2. “1 + 1,” Beyonce, 2011.
Written and produced by The-Dream, the only artist to appear on this list twice. Apocalyptic love songs are a rich genre (“Stand By Me” could have gone on this list as well), but the ferocity of Beyonce’s vocal matched with The-Dream’s songwriting and production make this one hard to top. A melodrama of ravishing beauty and a masterpiece of subtle evocation and strange menace. “I don’t know when I’m gonna die / but I hope I’m gonna die by you.” Yikes.
1. “High Water Everywhere, Parts I and II,” Charlie Patton, 1929.
While popular mythology has crowned Robert Johnson the King of the Delta Blues, the designation really belongs to Patton, a figure of similar mystery (only one photo exists) whose legend is nearly as rich.
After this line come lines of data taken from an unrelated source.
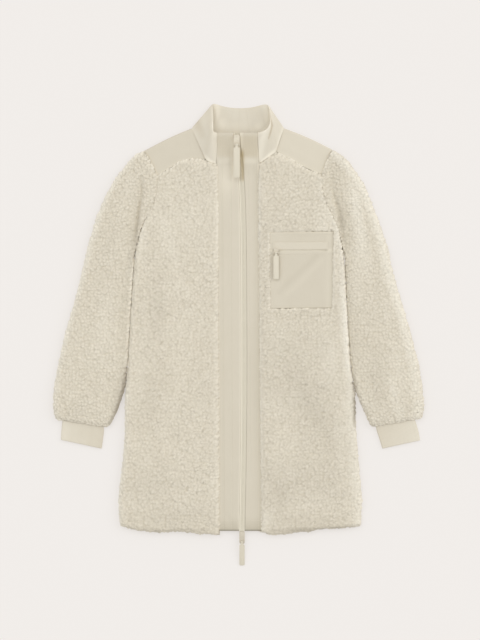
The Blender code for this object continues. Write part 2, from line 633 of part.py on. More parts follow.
def back(collection):
    """The sherpa back, from side seam to side seam, with its pile pressed flat below."""
    edges = {}
    for side, sign in (("right", 1), ("left", -1)):
        armhole = flat(ARMHOLE[side])[BACK_YOKE_SPOT:]
        edges[side] = list(reversed(flat(SIDE[side])))
        edges[side] += [p + Vector((sign * SEAM / 2, 0)) for p in list(reversed(armhole))[1:]]
    neck = [p + Vector((0, -SEAM)) for p in flat(BACK_NECK)]
    top = [edges["right"][-1]] + neck + [edges["left"][-1]]
    top[0] = edges["right"][-1] = top[0] + Vector((0, -SEAM))
    top[-1] = edges["left"][-1] = top[-1] + Vector((0, -SEAM))
    rise = Vector((0, BACK_HEM_RISE))
    hem = [flat(HEM["right"])[-1]]
    hem += [p + rise for p in reversed(flat(HEM["right"])[1:-1])]
    hem += flat([BACK_HEM_MIDDLE])
    hem += [p + rise for p in flat(HEM["left"])[1:-1]]
    hem += [flat(HEM["left"])[-1]]
    radius = SIDE_EDGE.radius
    across = [i / BACK_COLUMNS for i in range(1, BACK_COLUMNS)]
    plan = patch(
        spread(hem, radius, radius, across),
        spread(top, radius, radius, across),
        *(spread(edges[side], HEM_EDGE.radius, PILE_EDGE.radius,
                 inner_shares(edges[side], HEM_EDGE.radius, PILE_EDGE.radius))
          for side in ("right", "left")),
    )
    edge = outer_edges(plan)
    share = heights(plan, HEM_EDGE, PILE_EDGE, edge, edge)
    upper = lifted(plan, lambda i, j, p: SHERPA)
    lower = lifted(plan, lambda i, j, p: SHERPA * (1 - share[i][j]))
    return wall("back", "pile", collection, upper, lower)


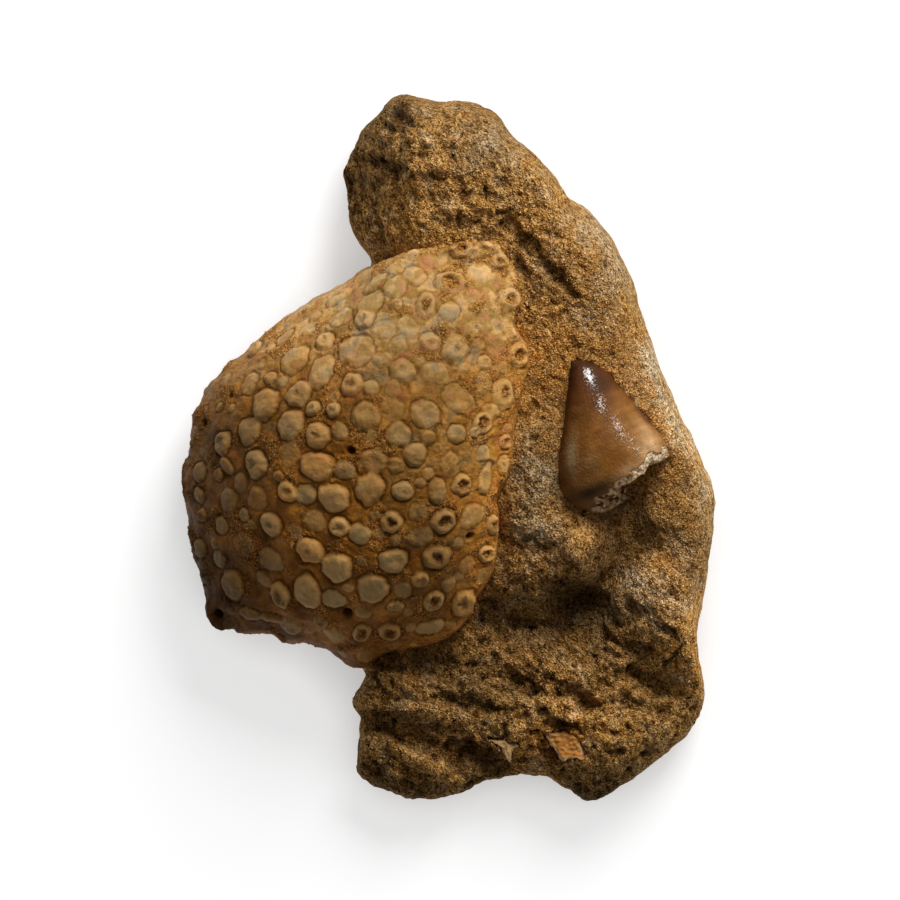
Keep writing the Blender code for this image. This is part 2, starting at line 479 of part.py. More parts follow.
def dome_normals(x, y):
    """Outward direction of the dome, from its slope over a short step each way."""
    step = 0.4
    slope_x = (plate_dome(x + step, y) - plate_dome(x - step, y)) / (2 * step)
    slope_y = (plate_dome(x, y + step) - plate_dome(x, y - step)) / (2 * step)
    normal = np.column_stack((-slope_x, -slope_y, np.ones(np.size(x))))
    return normal / np.linalg.norm(normal, axis=1)[:, None]


def stud_reach(points, studs):
    """Distance of each point from each stud, in stud radii, measured in the stud's own plane."""
    studs = np.asarray(studs, float)
    centre = np.column_stack((studs[:, :2], plate_dome(studs[:, 0], studs[:, 1])))
    normal = dome_normals(studs[:, 0], studs[:, 1])
    turn = np.radians(studs[:, 4])
    across = np.column_stack((np.cos(turn), np.sin(turn), np.zeros(len(studs))))
    across -= normal * np.sum(across * normal, axis=1)[:, None]
    across /= np.linalg.norm(across, axis=1)[:, None]
    along = np.cross(normal, across)
    offset = points[:, None] - centre[None]
    width = np.einsum("pse,se->ps", offset, across) / studs[:, 2]
    length = np.einsum("pse,se->ps", offset, along) / studs[:, 3]
    height = np.einsum("pse,se->ps", offset, normal) / (1.5 * studs[:, 3])
    return np.sqrt(width**2 + length**2 + height**2)


def stud_relief(points):
    """Height of the studs over the dome: flat-topped discs, rings around a pit, bare pits.

    A disc falls to the dome over a quarter of its radius, with a shallow moat round it.
    """
    button = np.asarray(BUTTONS, float)
    ring = np.asarray(RINGS, float)
    button_reach = stud_reach(points, button)
    ring_reach = stud_reach(points, ring)
    crown = BUTTON_CROWN - BUTTON_CROWN_FALL * button_reach**2
    disc = button[:, 5] * crown * (1 - smooth_step(*STUD_EDGE, button_reach))
    band = RING_HEIGHT * (1 - smooth_step(*STUD_EDGE, ring_reach))
    raised = np.maximum(disc.max(axis=1), band.max(axis=1))
    pit_share = ring[:, 5] / np.minimum(ring[:, 2], ring[:, 3])
    pit_depth = RING_HEIGHT + PIT_DEPTH_PER_RADIUS * ring[:, 5]
    pit = pit_depth * (1 - smooth_step(*PIT_WALL, ring_reach / pit_share))
    bare = np.asarray([(x, y, radius, radius, 0) for x, y, radius in PITS])
    bare_depth = BARE_PIT_DEPTH_PER_RADIUS * bare[:, 2]
    bare_pit = bare_depth * (1 - smooth_step(*PIT_WALL, stud_reach(points, bare)))
    sunk = np.maximum(pit.max(axis=1), bare_pit.max(axis=1))
    nearest = np.minimum(button_reach.min(axis=1), ring_reach.min(axis=1))
    moat_depth, moat_reach, moat_width = MOAT
    return raised - sunk - moat_depth * np.exp(-((nearest - moat_reach) / moat_width)**2)


def spread_points():
    """Places for the plate's points: its edge, the rings and middles of studs, then an even fill."""
    rim = closed_curve(PLATE_OUTLINE, 3)
    wanted = []
    for x, y, half_width, half_length, turn, _ in (*RINGS, *BUTTONS):
        wanted.append((x, y))
        turn = math.radians(turn)
        for share in PLATE_STUD_RINGS:
            for corner in range(PLATE_STUD_CORNERS):
                angle = FULL_TURN * corner / PLATE_STUD_CORNERS
                side = share * half_width * math.cos(angle)
                ahead = share * half_length * math.sin(angle)
                wanted.append((
                    x + side * math.cos(turn) - ahead * math.sin(turn),
                    y + side * math.sin(turn) + ahead * math.cos(turn),
                ))
    wanted += [(x, y) for x, y, _ in PITS]
    low = rim.min(axis=0)
    high = rim.max(axis=0)
    fill_from = len(wanted)
    spacing = PLATE_POINT_SPACING
    for row, y in enumerate(np.arange(low[1], high[1], spacing * math.sqrt(3) / 2)):
        start = low[0] + (row % 2) * spacing / 2
        wanted += [(x, y) for x in np.arange(start, high[0], spacing)]
    kept = []
    for place, (x, y) in enumerate(wanted):
        offset = (x - PLATE_CENTRE[0], y - PLATE_CENTRE[1])
        reach = edge_distance(PLATE_OUTLINE, PLATE_CENTRE, [math.atan2(offset[1], offset[0])])[0]
        room = PLATE_FILL_ROOM if place >= fill_from else PLATE_STUD_ROOM
        clear = all((x - a)**2 + (y - b)**2 > room**2 for a, b in kept)
        if math.hypot(*offset) < reach - PLATE_EDGE_ROOM and clear:
            kept.append((x, y))
    return rim, kept


def add_plate(finish):
    """Domed plate with its studs, a leaning wall round it and a flat underside."""
    rim, inner = spread_points()
    count = len(rim)
    flat = [Vector(place) for place in (*rim.tolist(), *inner)]
    loop = [(corner, (corner + 1) % count) for corner in range(count)]
    flat, _, triangles, _, _, _ = delaunay_2d_cdt(flat, loop, [], 1, 1e-6)
    flat = np.array([tuple(place) for place in flat])
    base = np.column_stack((flat, plate_dome(flat[:, 0], flat[:, 1])))
    offset = flat - np.asarray(PLATE_CENTRE)
    bearing = np.arctan2(offset[:, 1], offset[:, 0])
    reach = edge_distance(PLATE_OUTLINE, PLATE_CENTRE, bearing)
    inside = reach - np.hypot(offset[:, 0], offset[:, 1])
    relief = stud_relief(base) * smooth_step(0.0, RELIEF_FADE, inside)
    points = base + dome_normals(flat[:, 0], flat[:, 1]) * relief[:, None]
    points[:count] = base[:count]
    inwards = -offset[:count] / np.linalg.norm(offset[:count], axis=1)[:, None]
    faces = [list(face) for face in triangles]
    upper = np.arange(count)
    layers = [points]
    for drop in (0.5, 1.0):
        level = base[:count].copy()
        level[:, :2] += inwards * (PLATE_WALL_LEAN * drop**2)
        level[:, 2] += (PLATE_UNDERSIDE - level[:, 2]) * drop
        lower = upper + (len(points) if upper[0] == 0 else count)
        layers.append(level)
        faces += band_faces(upper, lower)[:, ::-1].tolist()
        upper = lower
    faces.append(upper[::-1].tolist())
    return add_object("button_plate", np.concatenate(layers), faces, finish)


def tooth_shape(around, rows, grow=0.0):
    """Crown as rings of half-ellipses over a bent axis, from the blunt tip to the broken base.

    Each lengthwise line has its own length, so that the base slants, bevels and is jagged, and
    the crest drifts from one side to the other.
    """
    profile = np.asarray(TOOTH_PROFILE)
    angle = FULL_TURN * np.arange(around) / around
    jag = sum(height * np.sin(count * angle + phase) for count, height, phase in TOOTH_BASE_JAGS)
    bevel = TOOTH_BASE_BEVEL * np.maximum(np.sin(angle), 0)**2
    undercut = TOOTH_BASE_UNDERCUT * np.maximum(-np.sin(angle), 0)
    length = TOOTH_LENGTH - TOOTH_BASE_SLANT * np.cos(angle) - bevel - undercut + jag + grow
    ahead = np.array([math.cos(TOOTH_BEARING), math.sin(TOOTH_BEARING)])
    side = np.array([-ahead[1], ahead[0]])

    def ring(distance, share):
        bend = curve_through(profile[:, 0], profile[:, 1], distance)
        half = curve_through(profile[:, 0], profile[:, 2], distance) * share + grow
        tall = np.where(np.sin(angle) > 0, TOOTH_RISE_PER_WIDTH, TOOTH_DEPTH_PER_WIDTH)
        plan = np.asarray(TOOTH_TIP) + np.outer(distance, ahead)
        shift = TOOTH_CREST_SHIFT_BASE - TOOTH_CREST_SHIFT_TIP
        shift = TOOTH_CREST_SHIFT_TIP + shift * distance / TOOTH_LENGTH
        crest = shift * np.maximum(np.sin(angle), 0)**2
        plan += np.outer(bend + half * (np.cos(angle) - crest), side)
        axis = TOOTH_AXIS_HEIGHT_TIP
        axis = axis + (TOOTH_AXIS_HEIGHT_BASE - TOOTH_AXIS_HEIGHT_TIP) * distance / TOOTH_LENGTH
        return np.column_stack((plan, axis + tall * half * np.sin(angle)))

    layers = [ring(np.full(around, -grow - 0.1), 0.5)]
    for row in range(rows + 1):
        layers.append(ring(length * (row / rows)**TOOTH_RING_CROWDING - grow, 1.0))
    hollow = 0.0 if grow else TOOTH_BASE_HOLLOW
    layers += [ring(length - hollow * (1 - share), share) for share in (0.75, 0.4)]
    points = np.concatenate(layers)
    faces = []
    for layer in range(len(layers) - 1):
        upper = np.arange(around) + layer * around
        faces += band_faces(upper, upper + around).tolist()
    tip = len(points)
    end = tip + 1
    points = np.concatenate((points, [layers[0].mean(axis=0)], [layers[-1].mean(axis=0)]))
    last = (len(layers) - 1) * around
    for corner in range(around):
        following = (corner + 1) % around
        faces.append([tip, corner, following])
        faces.append([end, last + following, last + corner])
    return points, faces


def chip_shape(outline, top, depth):
    """Flat chip: its outline with a raised, slightly smaller face and a smaller underside."""
    shoulders = (1.0, top - CHIP_BEVEL)
    layers = ((CHIP_TOP_SHARE, top), shoulders, (CHIP_UNDERSIDE_SHARE, top - depth))
    return stacked_shape(outline, 0.0, layers)


def chip_pocket_shape(outline, top, depth):
    """Room for a chip in the block, open to above it."""
    underside = (CHIP_UNDERSIDE_SHARE, top - depth - CLEARANCE)
    layers = ((1.0, top + 2 * depth), (1.0, top - CHIP_BEVEL), underside)
    return stacked_shape(outline, CLEARANCE, layers)


def stacked_shape(outline, grow, layers):
    """Solid through level copies of an outline, each scaled about its middle: share, height."""
    edge = closed_curve(outline, 2)
    middle = edge.mean(axis=0)
    away = edge - middle
    away = away * (1 + grow / np.linalg.norm(away, axis=1))[:, None]
    points = []
    for share, height in layers:
        points.append(np.column_stack((middle + away * share, np.full(len(edge), height))))
    ring = np.arange(len(edge))
    faces = [ring.tolist(), (ring + (len(layers) - 1) * len(edge))[::-1].tolist()]
    for layer in range(len(layers) - 1):
        upper = ring + layer * len(edge)
        faces += band_faces(upper, upper + len(edge)).tolist()
    return np.concatenate(points), faces


def plate_pocket_shape():
    """Room for the plate in the block: its outline with clearance, from under it upwards."""
    edge = closed_curve(PLATE_OUTLINE, 3)
    away = edge - np.asarray(PLATE_CENTRE)
    edge = edge + away / np.linalg.norm(away, axis=1)[:, None] * CLEARANCE
    low = np.column_stack((edge, np.full(len(edge), PLATE_UNDERSIDE - CLEARANCE)))
    well_above_the_block = max(height for _, _, height in (*BLOCK_TOP, *PLATE_TOP)) + PLATE_UNDERSIDE
    high = np.column_stack((edge, np.full(len(edge), well_above_the_block)))
    ring = np.arange(len(edge))
    faces = [(ring + len(edge)).tolist(), ring[::-1].tolist()]
    faces += band_faces(ring, ring + len(edge))[:, ::-1].tolist()
    return np.concatenate((low, high)), faces


def face_outwards(item):
    """Turns the faces of a closed mesh outwards."""
    shape = bmesh.new()
    shape.from_mesh(item.data)
    bmesh.ops.recalc_face_normals(shape, faces=shape.faces)
    shape.to_mesh(item.data)
    shape.free()


def cut_pocket(block, name, points, faces, finish):
    """Cuts the shape out of the block with a hidden cutter."""
    cutter = add_object(name, points, faces, finish)
    face_outwards(cutter)
    cutter.hide_render = True
    cutter.display_type = "WIRE"
    cut = block.modifiers.new(name, "BOOLEAN")
    cut.operation = "DIFFERENCE"
    cut.solver = "EXACT"
    cut.object = cutter


def main():
    remove_old_objects()
    sandstone = add_finish("sandy_limestone_matrix", (0.33, 0.21, 0.10), 0.95)
    enamel = add_finish("worn_enamel_plate", (0.52, 0.38, 0.22), 0.55)
    crown = add_finish("polished_fossil_enamel", (0.32, 0.15, 0.06), 0.25)
    bone = add_finish("fossil_bone", (0.60, 0.46, 0.30), 0.70)
    block = add_block(sandstone)
    tooth = add_object("mosasaur_tooth", *tooth_shape(TOOTH_LINES, TOOTH_RINGS), crown)
    pieces = [block, add_plate(enamel), tooth]
    cut_pocket(block, "plate_pocket", *plate_pocket_shape(), sandstone)
    tooth_room = tooth_shape(TOOTH_LINES, TOOTH_RINGS, CLEARANCE)
    cut_pocket(block, "tooth_pocket", *tooth_room, sandstone)
    for name, (outline, top, depth) in CHIPS.items():
        pieces.append(add_object(name, *chip_shape(outline, top, depth), bone))
        cut_pocket(block, name + "_pocket", *chip_pocket_shape(outline, top, depth), sandstone)
    for piece in pieces:
        face_outwards(piece)


main()
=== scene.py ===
"""Looks of the fossil mosasaur tooth in its block of sandy matrix, beside a domed plate of studs.

The file is laid out as an add-on: a property group for each kind of surface, an operator for each
piece and for the stage, and a panel that lists them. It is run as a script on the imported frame.
The forms repeat the named sizes of the solids, in millimetres, and are worked out on finer grids,
with the grit, pits, sand and wear that the solids are too coarse to carry.
"""

import math

import bpy
import numpy as np
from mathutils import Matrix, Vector


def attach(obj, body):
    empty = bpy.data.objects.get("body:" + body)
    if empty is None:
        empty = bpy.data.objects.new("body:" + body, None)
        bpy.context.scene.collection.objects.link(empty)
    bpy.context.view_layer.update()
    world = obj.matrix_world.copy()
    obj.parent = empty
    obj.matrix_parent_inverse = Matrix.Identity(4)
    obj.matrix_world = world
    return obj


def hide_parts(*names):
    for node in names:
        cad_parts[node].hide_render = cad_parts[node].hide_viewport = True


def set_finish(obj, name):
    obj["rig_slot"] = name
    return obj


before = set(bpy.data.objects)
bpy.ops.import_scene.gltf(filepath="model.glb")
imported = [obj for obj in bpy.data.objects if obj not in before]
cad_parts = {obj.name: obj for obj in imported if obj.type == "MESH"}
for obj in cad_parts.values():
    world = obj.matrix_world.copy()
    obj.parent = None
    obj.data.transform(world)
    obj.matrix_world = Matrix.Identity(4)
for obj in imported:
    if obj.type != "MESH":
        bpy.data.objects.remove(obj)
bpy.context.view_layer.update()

bl_info = {
    "name": "Fossil tooth in matrix",
    "version": (1, 0, 0),
    "blender": (4, 5, 0),
    "location": "3D View > Sidebar > Fossil",
    "description": "Dresses the solids of a fossil tooth, a studded plate and their matrix",
    "category": "Add Mesh",
}

METRES_PER_MM = 0.001
FULL_TURN = 2 * math.pi

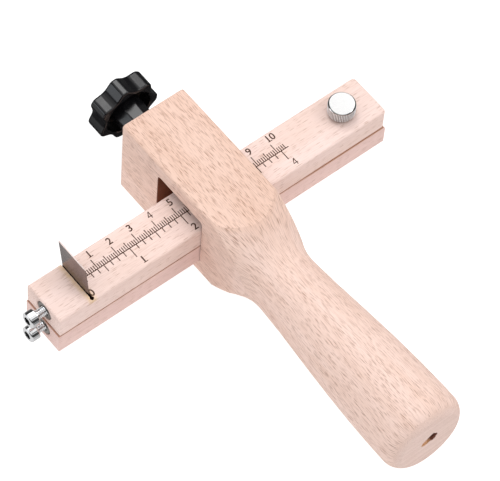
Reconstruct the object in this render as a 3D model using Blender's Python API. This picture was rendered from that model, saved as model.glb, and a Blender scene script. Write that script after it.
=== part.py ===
"""Strap cutter: a beech plough handle whose head carries a two-piece sliding arm with a blade.

Frame: +Z up, +X along the arm from the blade end to the thumb screw end, handle along -Y.
The origin is the middle of the head's bottom face, on the arm's centre plane.
All dimensions are in millimetres and are turned into metres by MM.
"""
import math

import bmesh
import bpy
from mathutils import Matrix, Vector

MM = 0.001
GAP = 0.3                      # clearance between touching pieces
FLUSH = 0.05                   # how far an insert's end lies under the wood's face
SEAT_EXTRA = 0.5               # how much deeper than the insert its seat is bored
OVERCUT = 1.0                  # how far a cutting shape runs past the face that it opens

# Head and handle, one piece of wood
HEAD_WIDTH = 30.6              # along X
HEAD_HEIGHT = 43.1             # along Z
HEAD_BACK = 40.9               # Y of the end face that carries the star knob
HEAD_EDGE_RADIUS = 1.2
HEAD_END_EDGE = 0.8            # rounding of the edges around the star knob's end face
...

According to lore he was a five-foot-five dynamo whose voice could carry five hundred yards without amplification, a guitar player of such charisma he would sometimes play a single song for an hour straight because nobody listening could stop dancing.
For all we’ll never know about Patton we thankfully still have his recordings, a handful of scratchy 78s that reveal one of the most extraordinary artists in all of American music. Perhaps the greatest of these is “High Water Everywhere,” a flood blues that stretches over two parts and runs six minutes long. Like “When the Levee Breaks,” “High Water Everywhere” was written about the Great Misssissippi Flood of 1927. It’s one of the most viscerally angry pieces of music ever made, Patton’s intensity rising with every devastated Delta town he name-checks: Sumner, Leland, Greenville, Rosedale, Vicksburg, a raging travelogue of lives laid to waste. At its core “High Water Everywhere” is a song about being poor, desperate and forsaken, picking up a guitar and screaming into the face of God. Patton stares down the apocalypse with a steel-eyed, unchecked fury; as last best hopes go, you can’t do much better.